For historical purposes, El Niños, and their opposite La Niñas, are ranked according to a three-month running mean SST anomaly, known as the Oceanic Niño Index (ONI).

Based on the latest three-month (August-October) ONI, the 2015 El Niño is pacing ahead of the 1982-1983 event, but still behind the pace of the strongest El Niño of record in 1997-1998.

A ‘Sea Change’ in Atmospheric Circulation

Typically, easterly trade winds near the equator pile warm water into the western Pacific Ocean. Conversely, the resultant upwelling, or upward movement of deep, cold ocean water keeps the eastern and central Pacific Ocean cooler.
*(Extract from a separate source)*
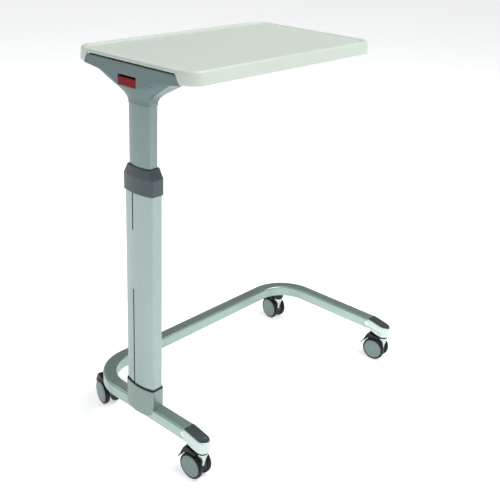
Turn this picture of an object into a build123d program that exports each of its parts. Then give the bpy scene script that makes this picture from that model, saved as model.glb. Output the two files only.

Thunderstorms require at least some degree of warm, humid air near the surface, so they’re more numerous and persistent over the western Pacific warm pool, and much less so in the eastern equatorial Pacific.

During an El Niño, these trade winds weaken, and may at times reverse from west to east. Warmer western Pacific water then slowly sloshes back toward the central, even eastern Pacific Ocean in what’s known as an equatorial-trapped Kelvin wave.

Therefore, the most persistent thunderstorms will shift from the western to the eastern and central Pacific Ocean in an El Niño.

This trade wind reversal and the resulting reorientation of thunderstorms changes the atmospheric circulation not just over this swath of the equatorial Pacific Ocean, but can also have far-reaching impacts on the atmospheric circulation.